María Mar, created by Hodgers in 1998, was performed by five women and explored the choreographer’s memories of her time in Rawson and her experience in exile. Fortuna describes Hodgers’ movement as a seamless blend between contemporary dance and tango vocabularies. She cites two sections of the work where tango is particularly salient: a duet between the main character, María, and a prison guard, and the “stomach tango” performed by the women portraying prisoners. In the duet, the guard assumes the position of leader, softly drifting from side to side with her imaginary partner before kneeling atop María to grope her. María goes limp, stares into the distance, becoming an object of sexual violence. Here Hodgers uses tango to  comment on violence and power, sexual assault, and torture. In contrast, the “stomach tango” is a moment of individual expression inside an improvisational structure. The women perform tango movements but instead of assuming the usual upright position, they are prone on the floor. Although in a vulnerable position, the women take ownership of their movement and bodies.
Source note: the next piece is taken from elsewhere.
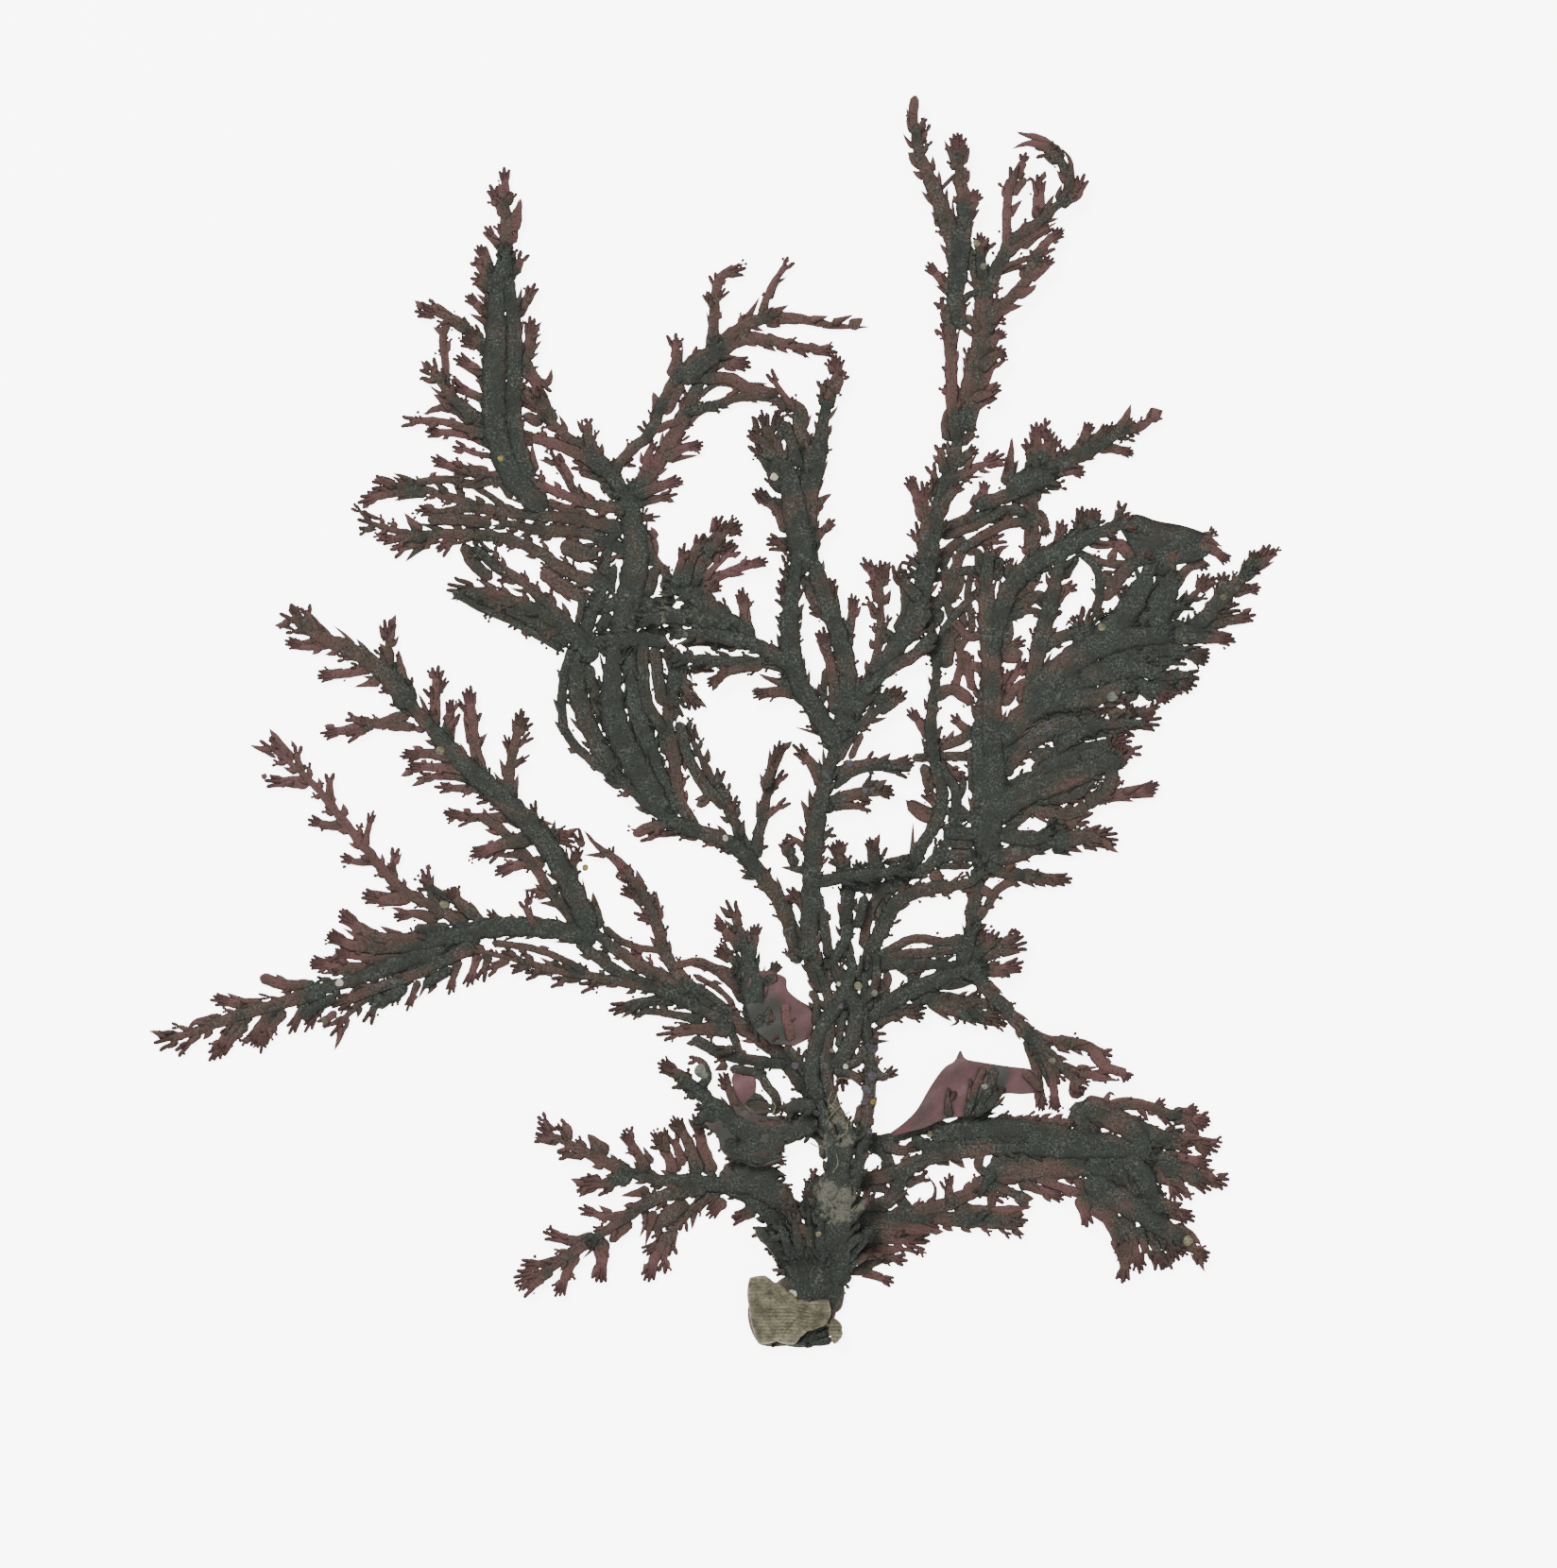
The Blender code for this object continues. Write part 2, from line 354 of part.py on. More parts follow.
    (0.8, 2, (-32.0, 36.6), (-33.4, 38.4), (-35.1, 39.0)),
    (1.0, 3, (-29.4, 35.8), (-31.0, 37.4), (-31.9, 38.6)),
    (0.7, 1, (-29.0, 35.2), (-30.0, 37.4)),
    (0.6, 3, (-26.8, 35.0), (-28.5, 36.7)),
    (0.6, 2, (-24.0, 34.8), (-24.8, 36.4), (-25.4, 37.8)),
    (0.4, 1, (-24.6, 35.8), (-24.5, 37.0)),
    (0.5, 1, (-25.4, 35.0), (-26.4, 36.3)),
    (0.6, 1, (-22.2, 34.8), (-23.8, 35.9)),
    # the olive strand under it
    (1.3, 3, (-7.0, 26.4), (-12.0, 29.0), (-17.6, 30.3), (-22.6, 31.2), (-27.0, 32.4), (-31.6, 33.2)),
    (0.7, 2, (-17.0, 30.4), (-20.4, 29.4)),
    (0.7, 2, (-19.6, 30.8), (-23.1, 29.9)),
    (0.6, 2, (-22.6, 31.2), (-25.4, 30.5)),
    (0.6, 2, (-24.4, 31.6), (-26.6, 31.1)),
    (0.6, 2, (-26.4, 32.2), (-28.9, 30.6)),
    (0.6, 2, (-20.8, 30.8), (-22.4, 32.3)),
    (0.5, 2, (-24.8, 31.6), (-27.4, 33.4)),
    (1.0, 2, (-11.4, 28.6), (-14.6, 28.2), (-17.6, 27.5)),
    (0.5, 1, (-14.8, 28.0), (-16.4, 26.8)),
    (1.2, 2, (-6.4, 25.8), (-9.8, 25.8), (-13.2, 25.3)),
    # the slender branch that ends in a red blade
    (1.3, 0, (-9.4, 28.8), (-12.2, 32.2), (-13.2, 35.4), (-14.4, 38.0), (-16.0, 40.0)),
    (0.8, 1, (-15.4, 39.4), (-17.0, 41.2), (-18.4, 42.2), (-19.7, 43.7)),
    (0.6, 1, (-13.2, 36.0), (-13.2, 38.3)),
    (0.5, 1, (-12.8, 33.6), (-12.5, 35.3)),
    (0.7, 1, (-14.4, 38.0), (-15.0, 40.2)),
    (1.0, 3, (-14.0, 37.2), (-16.5, 38.7)),
    (0.9, 2, (-13.3, 35.6), (-15.2, 36.3)),
    (0.4, 2, (-17.2, 41.2), (-17.3, 42.6)),
    (0.4, 1, (-17.6, 41.5), (-19.7, 41.5)),
)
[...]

There is power in understanding art and artists’ roles in political action and social commentary. In Moving Otherwise, Victoria Fortuna illustrates that contemporary dance was more than cultural entertainment: artists were active participants in rising up against injustice. Fortuna exposes dance’s role in militant action, in healing after government-inflicted violence, and in movement as a form of activism.

 

Victoria Fortuna, Moving Otherwise: Dance, Violence, and Memory in Buenos Aires. New York: Oxford University Press, 2019.